> _AIM OF THE TASK_: Identify each line below that contains the word "scene", and copy it out.
________________________________________
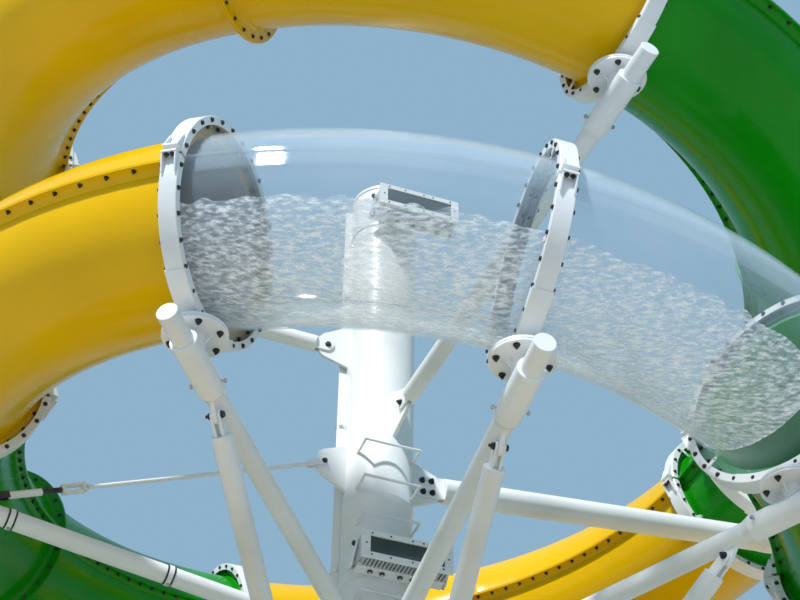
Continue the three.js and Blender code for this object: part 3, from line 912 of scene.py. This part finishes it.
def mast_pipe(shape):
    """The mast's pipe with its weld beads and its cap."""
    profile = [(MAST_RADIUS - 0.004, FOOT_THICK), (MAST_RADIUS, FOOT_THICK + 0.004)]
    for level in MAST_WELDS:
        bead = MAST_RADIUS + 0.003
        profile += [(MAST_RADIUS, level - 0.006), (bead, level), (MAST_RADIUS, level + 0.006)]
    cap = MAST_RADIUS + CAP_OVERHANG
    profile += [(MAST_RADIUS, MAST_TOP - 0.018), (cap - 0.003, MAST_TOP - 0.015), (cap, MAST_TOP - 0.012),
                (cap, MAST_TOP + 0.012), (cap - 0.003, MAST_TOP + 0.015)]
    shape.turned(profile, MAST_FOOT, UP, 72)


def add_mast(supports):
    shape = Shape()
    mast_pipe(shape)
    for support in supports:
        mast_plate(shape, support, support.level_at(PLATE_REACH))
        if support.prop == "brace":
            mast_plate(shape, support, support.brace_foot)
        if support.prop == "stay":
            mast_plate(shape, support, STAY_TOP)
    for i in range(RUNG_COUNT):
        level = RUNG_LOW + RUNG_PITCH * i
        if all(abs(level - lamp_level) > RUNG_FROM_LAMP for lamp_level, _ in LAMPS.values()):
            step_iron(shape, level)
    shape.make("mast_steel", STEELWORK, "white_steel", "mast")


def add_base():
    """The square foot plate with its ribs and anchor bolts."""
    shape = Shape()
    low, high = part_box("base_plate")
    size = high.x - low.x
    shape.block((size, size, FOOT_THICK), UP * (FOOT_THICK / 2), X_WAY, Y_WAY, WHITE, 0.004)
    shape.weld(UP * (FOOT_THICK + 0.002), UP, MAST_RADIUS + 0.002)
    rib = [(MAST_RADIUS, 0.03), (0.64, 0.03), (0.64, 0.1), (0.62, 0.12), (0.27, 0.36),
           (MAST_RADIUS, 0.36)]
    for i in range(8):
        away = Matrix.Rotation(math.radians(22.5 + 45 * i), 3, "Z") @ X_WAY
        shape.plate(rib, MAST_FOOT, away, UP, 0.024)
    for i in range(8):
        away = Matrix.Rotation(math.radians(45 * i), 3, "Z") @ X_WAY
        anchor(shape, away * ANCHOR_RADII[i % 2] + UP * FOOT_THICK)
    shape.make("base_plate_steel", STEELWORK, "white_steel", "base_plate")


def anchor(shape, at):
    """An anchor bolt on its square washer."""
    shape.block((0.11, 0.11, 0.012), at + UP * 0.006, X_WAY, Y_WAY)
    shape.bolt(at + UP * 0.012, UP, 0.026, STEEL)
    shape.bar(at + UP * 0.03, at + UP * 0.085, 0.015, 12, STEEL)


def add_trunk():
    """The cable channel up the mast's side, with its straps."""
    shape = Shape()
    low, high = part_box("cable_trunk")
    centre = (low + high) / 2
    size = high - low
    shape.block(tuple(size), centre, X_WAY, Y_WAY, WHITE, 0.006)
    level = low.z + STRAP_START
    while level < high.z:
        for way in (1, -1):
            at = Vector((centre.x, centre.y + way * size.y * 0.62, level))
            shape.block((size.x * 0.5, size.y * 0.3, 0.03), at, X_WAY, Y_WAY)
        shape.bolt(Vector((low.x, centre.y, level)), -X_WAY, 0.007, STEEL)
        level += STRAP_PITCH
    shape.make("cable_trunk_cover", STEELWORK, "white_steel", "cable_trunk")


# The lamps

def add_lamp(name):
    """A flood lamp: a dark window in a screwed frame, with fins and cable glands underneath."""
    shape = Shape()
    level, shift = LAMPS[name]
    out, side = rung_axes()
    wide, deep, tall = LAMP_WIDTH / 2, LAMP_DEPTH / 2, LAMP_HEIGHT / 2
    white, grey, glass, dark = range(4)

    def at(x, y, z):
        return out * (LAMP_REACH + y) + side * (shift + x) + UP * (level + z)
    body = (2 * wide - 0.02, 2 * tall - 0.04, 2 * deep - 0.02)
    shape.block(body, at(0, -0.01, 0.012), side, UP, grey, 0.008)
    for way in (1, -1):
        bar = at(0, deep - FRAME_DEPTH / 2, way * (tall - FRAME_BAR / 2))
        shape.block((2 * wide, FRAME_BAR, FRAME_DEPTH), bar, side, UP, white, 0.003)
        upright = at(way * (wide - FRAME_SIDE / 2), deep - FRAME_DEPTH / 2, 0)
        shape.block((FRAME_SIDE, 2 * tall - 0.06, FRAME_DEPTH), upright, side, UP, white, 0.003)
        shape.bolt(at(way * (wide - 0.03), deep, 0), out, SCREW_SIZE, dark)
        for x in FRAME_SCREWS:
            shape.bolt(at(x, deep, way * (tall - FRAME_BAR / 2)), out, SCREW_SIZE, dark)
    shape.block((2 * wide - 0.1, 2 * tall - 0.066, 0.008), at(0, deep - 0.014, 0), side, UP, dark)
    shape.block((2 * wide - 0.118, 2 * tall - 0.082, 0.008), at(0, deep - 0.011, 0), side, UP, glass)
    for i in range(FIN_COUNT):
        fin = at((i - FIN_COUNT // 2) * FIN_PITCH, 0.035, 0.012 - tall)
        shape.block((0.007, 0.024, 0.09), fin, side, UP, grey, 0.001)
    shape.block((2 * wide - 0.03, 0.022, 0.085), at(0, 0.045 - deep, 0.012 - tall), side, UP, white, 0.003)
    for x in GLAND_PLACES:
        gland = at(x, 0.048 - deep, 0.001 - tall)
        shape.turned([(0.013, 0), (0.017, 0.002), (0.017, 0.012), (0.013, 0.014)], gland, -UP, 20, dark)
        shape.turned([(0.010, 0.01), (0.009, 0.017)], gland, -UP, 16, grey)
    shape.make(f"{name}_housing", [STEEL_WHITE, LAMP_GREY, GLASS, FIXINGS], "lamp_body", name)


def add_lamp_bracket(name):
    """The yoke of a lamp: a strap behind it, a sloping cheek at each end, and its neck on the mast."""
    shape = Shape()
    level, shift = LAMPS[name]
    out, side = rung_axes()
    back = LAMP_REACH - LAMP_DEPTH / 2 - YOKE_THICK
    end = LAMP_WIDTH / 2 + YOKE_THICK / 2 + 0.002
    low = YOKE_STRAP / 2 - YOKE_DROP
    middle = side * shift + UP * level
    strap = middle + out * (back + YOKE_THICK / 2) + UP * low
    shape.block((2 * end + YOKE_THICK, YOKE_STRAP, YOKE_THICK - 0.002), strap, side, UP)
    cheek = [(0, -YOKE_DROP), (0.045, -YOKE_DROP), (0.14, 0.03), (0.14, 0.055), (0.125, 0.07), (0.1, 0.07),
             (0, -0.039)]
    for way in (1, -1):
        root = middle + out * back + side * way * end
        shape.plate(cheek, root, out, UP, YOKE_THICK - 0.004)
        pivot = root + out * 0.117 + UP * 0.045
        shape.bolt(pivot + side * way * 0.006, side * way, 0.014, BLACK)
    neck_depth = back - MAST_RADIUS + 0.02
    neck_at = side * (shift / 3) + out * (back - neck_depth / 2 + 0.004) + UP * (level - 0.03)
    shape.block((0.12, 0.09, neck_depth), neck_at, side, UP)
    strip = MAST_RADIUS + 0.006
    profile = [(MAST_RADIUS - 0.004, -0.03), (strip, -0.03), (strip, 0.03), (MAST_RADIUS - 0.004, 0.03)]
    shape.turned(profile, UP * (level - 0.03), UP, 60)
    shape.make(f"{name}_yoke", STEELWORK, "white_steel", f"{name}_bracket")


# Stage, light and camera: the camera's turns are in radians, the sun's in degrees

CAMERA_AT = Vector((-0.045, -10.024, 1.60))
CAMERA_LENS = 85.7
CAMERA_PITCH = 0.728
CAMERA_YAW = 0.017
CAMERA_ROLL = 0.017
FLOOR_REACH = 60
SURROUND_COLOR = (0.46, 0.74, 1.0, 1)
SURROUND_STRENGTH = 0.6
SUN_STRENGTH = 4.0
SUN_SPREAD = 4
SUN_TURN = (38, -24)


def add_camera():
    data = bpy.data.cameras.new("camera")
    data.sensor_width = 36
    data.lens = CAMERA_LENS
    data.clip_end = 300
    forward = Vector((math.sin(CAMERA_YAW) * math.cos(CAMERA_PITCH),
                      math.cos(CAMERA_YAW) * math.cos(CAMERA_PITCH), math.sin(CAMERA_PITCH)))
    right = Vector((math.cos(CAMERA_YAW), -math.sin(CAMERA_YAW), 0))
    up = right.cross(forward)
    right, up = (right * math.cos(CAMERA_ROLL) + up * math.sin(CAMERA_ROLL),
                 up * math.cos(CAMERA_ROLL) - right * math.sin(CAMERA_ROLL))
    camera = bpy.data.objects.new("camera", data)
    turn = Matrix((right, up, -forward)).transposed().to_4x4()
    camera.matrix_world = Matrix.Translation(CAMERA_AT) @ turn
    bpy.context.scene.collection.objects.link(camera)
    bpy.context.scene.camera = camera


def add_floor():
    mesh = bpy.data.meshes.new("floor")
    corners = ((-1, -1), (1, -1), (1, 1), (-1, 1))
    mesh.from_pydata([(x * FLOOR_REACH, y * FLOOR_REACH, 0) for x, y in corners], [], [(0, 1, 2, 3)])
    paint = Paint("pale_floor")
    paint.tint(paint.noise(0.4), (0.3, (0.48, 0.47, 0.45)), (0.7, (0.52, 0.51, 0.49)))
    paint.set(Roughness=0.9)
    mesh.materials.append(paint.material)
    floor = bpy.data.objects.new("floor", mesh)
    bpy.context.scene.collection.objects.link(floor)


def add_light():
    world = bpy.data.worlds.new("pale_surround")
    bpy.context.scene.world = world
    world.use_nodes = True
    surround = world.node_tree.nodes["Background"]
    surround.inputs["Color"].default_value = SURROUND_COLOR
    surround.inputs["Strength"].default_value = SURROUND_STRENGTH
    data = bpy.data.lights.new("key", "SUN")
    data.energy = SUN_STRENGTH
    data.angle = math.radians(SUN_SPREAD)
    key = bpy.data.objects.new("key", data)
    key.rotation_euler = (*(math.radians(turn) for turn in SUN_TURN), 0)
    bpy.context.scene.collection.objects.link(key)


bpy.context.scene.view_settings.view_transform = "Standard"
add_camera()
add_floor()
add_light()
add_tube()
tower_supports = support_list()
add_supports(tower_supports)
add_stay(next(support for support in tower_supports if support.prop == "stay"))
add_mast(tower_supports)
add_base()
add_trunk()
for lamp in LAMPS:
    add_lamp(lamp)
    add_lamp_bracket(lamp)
________________________________________
> _RESULT FOR THIS EXERCISE_:
Continue the three.js and Blender code for this object: part 3, from line 912 of scene.py. This part finishes it.
    bpy.context.scene.collection.objects.link(camera)
    bpy.context.scene.camera = camera
    bpy.context.scene.collection.objects.link(floor)
    bpy.context.scene.world = world
    bpy.context.scene.collection.objects.link(key)
bpy.context.scene.view_settings.view_transform = "Standard"